Why am I passionate about this?
I’m a historian of modern Germany. As a teacher and a writer, I seek to get my students and readers to empathize with the people of the past, to think and even feel their way inside those people’s experiences. Because empathy is not sympathy, one can and should empathize with people one finds unsympathetic. We need to empathize with Nazis in order to understand how they and other Germans—human beings not unlike ourselves—could have committed the worst crimes in modern European history, not least the Holocaust.
Thomas' book list on seeking to understand Nazi Perpetrators
Why did Thomas love this book?
Since its publication, I have assigned this book every time I taught my course on Nazi Germany at Williams College.
Through his use of diaries, letters, and anecdotes, in combination with his profound knowledge of the history of the Third Reich, Fritzsche shows how, after January 1933, when Hitler became Reich Chancellor, the German people came rapidly to support and even to create National Socialism in Germany. The German people here were not simply duped or terrorized by the Nazis. Fritzsche shows how, in various different ways and to various different degrees, Germans became Nazis.

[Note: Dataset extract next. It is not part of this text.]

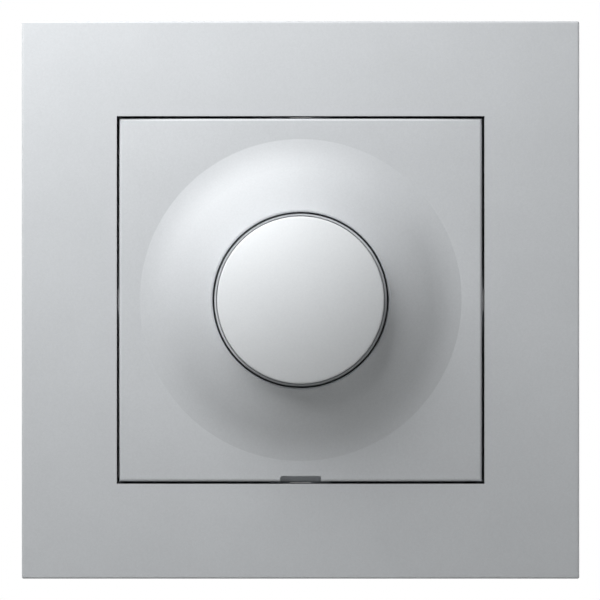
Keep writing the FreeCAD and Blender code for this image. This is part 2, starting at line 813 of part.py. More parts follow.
def knob_clip():
    clip = Piece("knob_clip")
    outer = "hub_radius + clip_wall"
    clip.pad("front", "hub_back + clip_setback", "clip_height", circle("0", "0", outer),
             circle("0", "0", "hub_radius"))
    clip.cut("front", "hub_back", f"clip_setback + clip_height + {OVERRUN}",
             rectangle("0", "-hub_slot", f"{outer} + {OVERRUN}", "hub_slot"))


def spindle():
    shaft = Piece("spindle")
    shaft.pad("front", "spindle_back", "spindle_front - spindle_back", circle("0", "0", "spindle_radius"))
    low, high = "spindle_flat", f"spindle_radius + {OVERRUN}"
    for start, end in (("hub_back - spindle_flat_lead", "spindle_front"), ("spindle_back", "lid_back")):
        shaft.cut("front", start, f"{end} - ({start})", rectangle(negated(high), low, high, high))
    shaft.dress("Chamfer", "shaft_lead", at_level("spindle_front"))


def nut(name, start, height, radius):
    """A hexagon nut that stands on a flat."""
    piece = Piece(name)
    half = "nut_flats / 2"
    corner = f"{half} / cos(30)"
    edge = f"{half} * tan(30)"
    piece.pad("front", start, height, outline(
        (half, negated(edge)), (half, edge), ("0", corner), (negated(half), edge),
        (negated(half), negated(edge)), ("0", negated(corner))), circle("0", "0", radius))


def lock_washer():
    washer = Piece("lock_washer")
    washer.pad("front", "ring_front", "washer_gauge", circle("0", "0", "washer_radius"),
               circle("0", "0", "bush_radius + bush_hole_gap"))
    angles = [step * 360 / WASHER_NOTCHES for step in range(WASHER_NOTCHES)]
    washer.cut("front", "ring_front", "washer_gauge", *[circle(
        f"washer_radius * cos({angle})", f"washer_radius * sin({angle})", "washer_notch_radius")
        for angle in angles])


def support_ring():
    ring = Piece("support_ring")
    ring.pad("front", "0", "ring_gauge", square("ring_half"))
    half = value("ring_half")
    ring.dress("Fillet", "ring_corner", lambda edge: runs_forward(edge) and away(edge) > half * CORNER_REACH)
    ring.cut("front", "0", "ring_gauge", circle("0", "0", "bush_radius + bush_hole_gap"))
    for way in ("", "-"):
        place = f"{way}(box_screw_spacing / 2)"
        ring.cut("front", "0", "ring_gauge", slot(place, "0", "box_slot_length", "box_slot_radius"))
        ring.cut("front", "0", "ring_gauge", slot("0", place, "box_slot_length", "box_slot_radius", False))
        ring.cut("front", "0", "ring_gauge", circle(
            f"{negated(way + 'housing_screw_aside')}", f"{way}housing_screw_up", "housing_screw_radius"))
    ring.cut("front", "0", "ring_gauge", circle("trimmer_aside", "trimmer_up", "trimmer_hole"))
    for side in ("", "-"):
        middle = f"{side}claw_offset"
        ring.cut("front", "0", "ring_gauge", circle(
            f"{side}claw_screw_place", middle, "claw_screw_radius + 2 * screw_gap"))
        for way in ("", "-"):
            inner, outer = f"{middle} + {way}(ear_inner)", f"{middle} + {way}(ear_outer)"
            ear = [f"{side}(claw_pivot_place + ear_width / 2)", f"{side}(claw_pivot_place - ear_width / 2)"]
            low, high = (ear[1], ear[0])
            bottom = inner if way == "" else outer
            ring.pad("side", low if side == "" else high, "ear_width", rectangle(
                "-ear_length", bottom, "ring_gauge / 2", f"{bottom} + ring_gauge"))
            window = f"{middle} + {way}(ear_outer + ear_length / 2)"
            ring.cut("front", "0", "ring_gauge", centred(
                f"{side}claw_pivot_place", window, "ear_width / 2", "ear_length / 2"))
        ring.cut("top", f"{middle} - (ear_outer)", "2 * ear_outer", circle(
            f"{side}claw_pivot_place", "-claw_pivot_depth", "claw_pin_radius + claw_pin_gap"))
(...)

And, through empathy with those Germans, he helps the reader to understand why they did so. If you want to read only one book on the history of the Third Reich, this is the book I would recommend.
2 authors picked Life and Death in the Third Reich as one of their favorite books, and they share why you should read it.
On January 30, 1933, hearing about the celebrations for Hitler's assumption of power, Erich Ebermayer remarked bitterly in his diary, "We are the losers, definitely the losers." Learning of the Nuremberg Laws in 1935, which made Jews non-citizens, he raged, "hate is sown a million-fold." Yet in March 1938, he wept for joy at the Anschluss with Austria: "Not to want it just because it has been achieved by Hitler would be folly."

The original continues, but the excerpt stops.